There is a range of scholarships available to international master students. By combining these scholarships with your salary from work, you can study in Japan for almost zero cost!

  • Japanese Government (MEXT) Postgraduate Scholarships
    Applied through the Japanese embassy in your home country, these highly selective scholarships provide roundtrip airfare, university fees, a monthly grant of ¥143,000 (USD $1,300), an optional six-month course in Japanese and help to find accommodation. The scholarships are tenable at selected institutions but in all subject areas.
  • Monbukagakusho Honors Scholarships for Privately-financed International Students
    These scholarships provide a monthly allowance of ¥48,000 (USD $440) for graduate students who do not hold a scholarship (from any source).
  • Japanese Grant Aid for Human Resource Development Scholarship
    This is a postgraduate scholarship available to students from Bangladesh, Cambodia, the Kyrgyz Republic, Laos, Mongolia, Myanmar, Nepal, Philippines, Sri Lanka, Tajikistan, Uzbekistan, and Vietnam. This scholarship is tenable at selected universities and provides tuition fees, admission fees, traveling and seminar allowance, book allowance, arrival allowance, accommodation allowance, stipend, and shipping allowance.

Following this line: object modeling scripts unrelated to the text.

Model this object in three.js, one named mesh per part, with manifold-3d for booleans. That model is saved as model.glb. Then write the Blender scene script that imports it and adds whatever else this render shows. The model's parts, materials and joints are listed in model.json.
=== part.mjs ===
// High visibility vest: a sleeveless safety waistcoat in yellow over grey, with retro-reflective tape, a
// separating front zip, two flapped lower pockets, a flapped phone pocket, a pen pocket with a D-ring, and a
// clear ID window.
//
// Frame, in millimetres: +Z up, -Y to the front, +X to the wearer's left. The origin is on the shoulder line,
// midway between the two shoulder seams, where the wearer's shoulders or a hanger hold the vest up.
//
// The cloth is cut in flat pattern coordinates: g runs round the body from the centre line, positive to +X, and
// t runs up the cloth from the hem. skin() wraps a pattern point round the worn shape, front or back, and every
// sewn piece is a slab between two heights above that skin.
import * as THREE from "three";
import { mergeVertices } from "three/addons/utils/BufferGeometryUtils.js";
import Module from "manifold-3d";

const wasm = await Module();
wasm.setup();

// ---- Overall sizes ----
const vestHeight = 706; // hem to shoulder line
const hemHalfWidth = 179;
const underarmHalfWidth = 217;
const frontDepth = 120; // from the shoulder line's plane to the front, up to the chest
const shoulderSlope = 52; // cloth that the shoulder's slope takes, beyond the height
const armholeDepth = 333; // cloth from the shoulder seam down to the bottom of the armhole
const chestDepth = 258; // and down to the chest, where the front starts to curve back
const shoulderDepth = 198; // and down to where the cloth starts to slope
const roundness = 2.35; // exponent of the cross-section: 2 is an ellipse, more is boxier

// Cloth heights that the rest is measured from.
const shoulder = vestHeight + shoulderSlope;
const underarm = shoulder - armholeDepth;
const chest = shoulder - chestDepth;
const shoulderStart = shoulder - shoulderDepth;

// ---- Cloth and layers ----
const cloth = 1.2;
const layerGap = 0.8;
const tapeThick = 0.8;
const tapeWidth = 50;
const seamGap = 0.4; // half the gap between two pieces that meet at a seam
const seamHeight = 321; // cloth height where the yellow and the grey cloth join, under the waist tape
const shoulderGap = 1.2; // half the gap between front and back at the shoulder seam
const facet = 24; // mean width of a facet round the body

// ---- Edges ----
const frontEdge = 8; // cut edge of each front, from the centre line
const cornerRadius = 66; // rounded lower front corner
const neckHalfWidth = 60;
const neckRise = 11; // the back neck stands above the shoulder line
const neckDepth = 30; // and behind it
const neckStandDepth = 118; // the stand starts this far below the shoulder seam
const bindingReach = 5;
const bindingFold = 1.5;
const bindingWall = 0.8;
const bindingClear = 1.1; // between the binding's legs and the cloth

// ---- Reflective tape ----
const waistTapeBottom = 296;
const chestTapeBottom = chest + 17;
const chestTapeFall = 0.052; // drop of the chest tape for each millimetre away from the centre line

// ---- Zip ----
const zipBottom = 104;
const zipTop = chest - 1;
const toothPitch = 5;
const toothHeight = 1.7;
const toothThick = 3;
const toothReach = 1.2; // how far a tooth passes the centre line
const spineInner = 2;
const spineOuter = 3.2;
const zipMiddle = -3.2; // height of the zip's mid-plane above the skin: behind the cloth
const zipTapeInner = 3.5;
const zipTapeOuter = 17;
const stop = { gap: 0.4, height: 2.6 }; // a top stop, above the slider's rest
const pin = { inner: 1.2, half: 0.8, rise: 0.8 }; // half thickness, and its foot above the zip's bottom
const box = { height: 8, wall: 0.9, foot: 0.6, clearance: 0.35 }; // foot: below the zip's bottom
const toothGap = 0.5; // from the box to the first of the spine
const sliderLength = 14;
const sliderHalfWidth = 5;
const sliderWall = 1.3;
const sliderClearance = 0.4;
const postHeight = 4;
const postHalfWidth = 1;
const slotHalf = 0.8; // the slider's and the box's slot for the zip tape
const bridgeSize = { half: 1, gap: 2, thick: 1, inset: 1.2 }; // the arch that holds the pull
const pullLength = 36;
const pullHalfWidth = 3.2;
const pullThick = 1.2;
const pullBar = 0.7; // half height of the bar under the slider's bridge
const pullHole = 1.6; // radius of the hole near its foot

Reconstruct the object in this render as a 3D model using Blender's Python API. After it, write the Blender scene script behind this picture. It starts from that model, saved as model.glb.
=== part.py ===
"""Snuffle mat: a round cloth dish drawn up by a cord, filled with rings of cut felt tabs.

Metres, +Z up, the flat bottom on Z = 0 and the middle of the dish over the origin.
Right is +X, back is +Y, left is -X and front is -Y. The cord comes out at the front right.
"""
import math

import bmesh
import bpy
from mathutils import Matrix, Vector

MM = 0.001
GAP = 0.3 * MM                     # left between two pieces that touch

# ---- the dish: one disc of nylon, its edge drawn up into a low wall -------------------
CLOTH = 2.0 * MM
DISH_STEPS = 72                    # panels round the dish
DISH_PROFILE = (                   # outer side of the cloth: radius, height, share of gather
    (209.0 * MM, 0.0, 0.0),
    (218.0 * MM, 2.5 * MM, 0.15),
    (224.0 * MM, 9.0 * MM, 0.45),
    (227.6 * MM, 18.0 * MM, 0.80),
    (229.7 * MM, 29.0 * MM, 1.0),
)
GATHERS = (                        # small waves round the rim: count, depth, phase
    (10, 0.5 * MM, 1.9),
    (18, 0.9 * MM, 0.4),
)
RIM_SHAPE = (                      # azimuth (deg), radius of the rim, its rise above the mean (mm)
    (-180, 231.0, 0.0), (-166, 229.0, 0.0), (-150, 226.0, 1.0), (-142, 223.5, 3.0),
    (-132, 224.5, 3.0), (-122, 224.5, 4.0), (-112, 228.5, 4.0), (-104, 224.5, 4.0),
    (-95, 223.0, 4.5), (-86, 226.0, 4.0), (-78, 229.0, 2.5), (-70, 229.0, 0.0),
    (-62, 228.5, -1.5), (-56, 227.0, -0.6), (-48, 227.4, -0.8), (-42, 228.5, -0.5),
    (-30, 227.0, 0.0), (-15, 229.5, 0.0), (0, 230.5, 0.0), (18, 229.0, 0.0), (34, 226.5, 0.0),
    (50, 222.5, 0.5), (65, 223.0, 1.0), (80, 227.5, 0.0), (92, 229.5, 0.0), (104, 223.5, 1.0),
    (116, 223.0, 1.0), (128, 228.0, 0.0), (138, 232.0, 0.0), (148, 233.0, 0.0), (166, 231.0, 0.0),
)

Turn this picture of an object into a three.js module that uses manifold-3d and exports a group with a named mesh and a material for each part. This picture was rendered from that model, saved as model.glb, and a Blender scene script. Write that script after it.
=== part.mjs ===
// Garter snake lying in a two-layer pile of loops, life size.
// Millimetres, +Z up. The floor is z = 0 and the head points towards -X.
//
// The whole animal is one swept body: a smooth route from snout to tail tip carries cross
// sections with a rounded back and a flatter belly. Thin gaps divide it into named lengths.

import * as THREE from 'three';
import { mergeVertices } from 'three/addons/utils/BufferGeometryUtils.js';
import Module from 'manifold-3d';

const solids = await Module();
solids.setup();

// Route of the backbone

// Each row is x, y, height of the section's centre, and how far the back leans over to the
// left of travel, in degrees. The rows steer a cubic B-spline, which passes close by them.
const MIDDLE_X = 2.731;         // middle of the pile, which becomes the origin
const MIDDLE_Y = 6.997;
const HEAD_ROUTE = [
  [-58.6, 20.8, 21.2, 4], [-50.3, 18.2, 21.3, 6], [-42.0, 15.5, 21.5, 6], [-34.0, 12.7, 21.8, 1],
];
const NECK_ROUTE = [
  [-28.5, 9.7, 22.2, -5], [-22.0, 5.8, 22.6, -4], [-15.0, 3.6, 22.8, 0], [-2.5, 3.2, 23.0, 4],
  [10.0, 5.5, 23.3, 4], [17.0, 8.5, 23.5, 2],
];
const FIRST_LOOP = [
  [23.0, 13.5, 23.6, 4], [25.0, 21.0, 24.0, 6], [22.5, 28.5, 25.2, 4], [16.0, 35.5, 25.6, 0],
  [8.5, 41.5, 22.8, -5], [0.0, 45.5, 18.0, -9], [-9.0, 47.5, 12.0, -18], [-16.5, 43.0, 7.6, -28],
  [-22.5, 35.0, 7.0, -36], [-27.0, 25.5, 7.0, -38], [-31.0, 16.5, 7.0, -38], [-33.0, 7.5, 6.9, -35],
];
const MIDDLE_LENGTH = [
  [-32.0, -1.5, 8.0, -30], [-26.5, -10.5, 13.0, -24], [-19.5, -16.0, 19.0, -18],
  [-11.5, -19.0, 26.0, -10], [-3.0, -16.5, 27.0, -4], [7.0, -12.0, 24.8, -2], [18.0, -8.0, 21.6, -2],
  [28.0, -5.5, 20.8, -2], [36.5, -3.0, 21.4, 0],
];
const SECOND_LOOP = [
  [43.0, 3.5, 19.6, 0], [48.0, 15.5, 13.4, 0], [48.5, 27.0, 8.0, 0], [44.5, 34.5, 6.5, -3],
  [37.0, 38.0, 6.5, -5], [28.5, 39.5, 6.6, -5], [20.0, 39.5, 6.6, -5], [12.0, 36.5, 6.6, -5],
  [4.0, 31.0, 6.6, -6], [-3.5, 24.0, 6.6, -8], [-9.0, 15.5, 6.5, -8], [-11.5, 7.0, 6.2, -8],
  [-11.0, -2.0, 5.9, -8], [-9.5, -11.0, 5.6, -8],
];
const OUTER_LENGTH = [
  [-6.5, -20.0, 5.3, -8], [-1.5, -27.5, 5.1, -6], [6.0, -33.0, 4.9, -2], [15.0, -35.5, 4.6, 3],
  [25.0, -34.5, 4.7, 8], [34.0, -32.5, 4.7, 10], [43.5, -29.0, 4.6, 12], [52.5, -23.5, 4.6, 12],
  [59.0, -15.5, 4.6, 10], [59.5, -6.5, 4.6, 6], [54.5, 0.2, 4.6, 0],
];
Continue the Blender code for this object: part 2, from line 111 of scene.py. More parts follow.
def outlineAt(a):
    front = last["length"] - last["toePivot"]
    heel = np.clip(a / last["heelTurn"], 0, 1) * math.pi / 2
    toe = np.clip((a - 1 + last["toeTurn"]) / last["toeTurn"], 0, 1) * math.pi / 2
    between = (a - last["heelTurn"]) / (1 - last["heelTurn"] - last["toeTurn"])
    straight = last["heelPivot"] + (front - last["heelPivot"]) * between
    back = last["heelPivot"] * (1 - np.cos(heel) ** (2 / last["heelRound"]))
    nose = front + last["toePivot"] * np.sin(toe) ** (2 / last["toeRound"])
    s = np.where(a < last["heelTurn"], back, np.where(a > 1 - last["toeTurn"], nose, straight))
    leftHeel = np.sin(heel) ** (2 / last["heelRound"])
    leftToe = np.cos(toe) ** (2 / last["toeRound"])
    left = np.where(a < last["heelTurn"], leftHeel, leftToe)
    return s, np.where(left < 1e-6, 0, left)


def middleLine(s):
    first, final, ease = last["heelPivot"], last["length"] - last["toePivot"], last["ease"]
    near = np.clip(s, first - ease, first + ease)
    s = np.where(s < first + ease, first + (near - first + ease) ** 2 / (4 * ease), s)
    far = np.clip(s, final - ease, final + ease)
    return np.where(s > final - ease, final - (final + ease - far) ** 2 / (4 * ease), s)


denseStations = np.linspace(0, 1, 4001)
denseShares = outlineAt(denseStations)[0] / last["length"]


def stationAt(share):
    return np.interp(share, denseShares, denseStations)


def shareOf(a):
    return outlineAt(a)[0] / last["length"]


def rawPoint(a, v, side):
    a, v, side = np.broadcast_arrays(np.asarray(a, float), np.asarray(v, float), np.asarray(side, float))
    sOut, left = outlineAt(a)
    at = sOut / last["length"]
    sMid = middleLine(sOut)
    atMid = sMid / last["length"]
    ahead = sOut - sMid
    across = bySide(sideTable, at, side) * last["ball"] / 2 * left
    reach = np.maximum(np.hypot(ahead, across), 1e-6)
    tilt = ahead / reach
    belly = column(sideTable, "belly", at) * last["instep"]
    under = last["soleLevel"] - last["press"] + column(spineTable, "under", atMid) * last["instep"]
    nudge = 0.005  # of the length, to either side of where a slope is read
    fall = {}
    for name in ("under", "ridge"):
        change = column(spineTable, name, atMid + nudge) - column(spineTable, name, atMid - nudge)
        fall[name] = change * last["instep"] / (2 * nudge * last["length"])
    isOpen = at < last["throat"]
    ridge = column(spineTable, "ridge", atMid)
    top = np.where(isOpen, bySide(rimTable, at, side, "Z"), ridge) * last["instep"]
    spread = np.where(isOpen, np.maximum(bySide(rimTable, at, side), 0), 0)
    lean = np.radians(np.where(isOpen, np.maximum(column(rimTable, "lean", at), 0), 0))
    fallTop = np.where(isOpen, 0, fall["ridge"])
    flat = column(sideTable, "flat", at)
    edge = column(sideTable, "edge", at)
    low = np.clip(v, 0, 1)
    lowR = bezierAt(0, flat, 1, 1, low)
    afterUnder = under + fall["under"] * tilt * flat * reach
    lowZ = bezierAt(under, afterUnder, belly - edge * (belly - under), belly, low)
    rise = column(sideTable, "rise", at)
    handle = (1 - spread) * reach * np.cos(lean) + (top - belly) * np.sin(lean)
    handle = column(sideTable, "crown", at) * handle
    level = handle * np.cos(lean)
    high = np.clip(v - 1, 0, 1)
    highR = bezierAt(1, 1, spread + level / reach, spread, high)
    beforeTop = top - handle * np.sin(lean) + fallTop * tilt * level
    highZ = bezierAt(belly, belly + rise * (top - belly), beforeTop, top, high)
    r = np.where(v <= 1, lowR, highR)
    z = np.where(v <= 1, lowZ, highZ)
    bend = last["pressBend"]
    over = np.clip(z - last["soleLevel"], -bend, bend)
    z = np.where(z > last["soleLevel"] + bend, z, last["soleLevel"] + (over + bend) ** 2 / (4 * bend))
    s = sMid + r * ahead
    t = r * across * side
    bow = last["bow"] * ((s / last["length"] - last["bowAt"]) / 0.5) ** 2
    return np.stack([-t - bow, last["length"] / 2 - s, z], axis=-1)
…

  • Scholarships provided by JASSO:
    JASSO, which stands for the Japan Student Services Organization, is an independent administrative institution established under MEXT and also runs the undergraduate university entrance examination EJU. It maintains a useful list of scholarships for international students offered by local authorities and private foundations.
Nothing is impossible if you are determined to it!

I hope that the information given above will be helpful to those who are considering applying for a master’s degree in Japan! Let’s go study and work in Japan!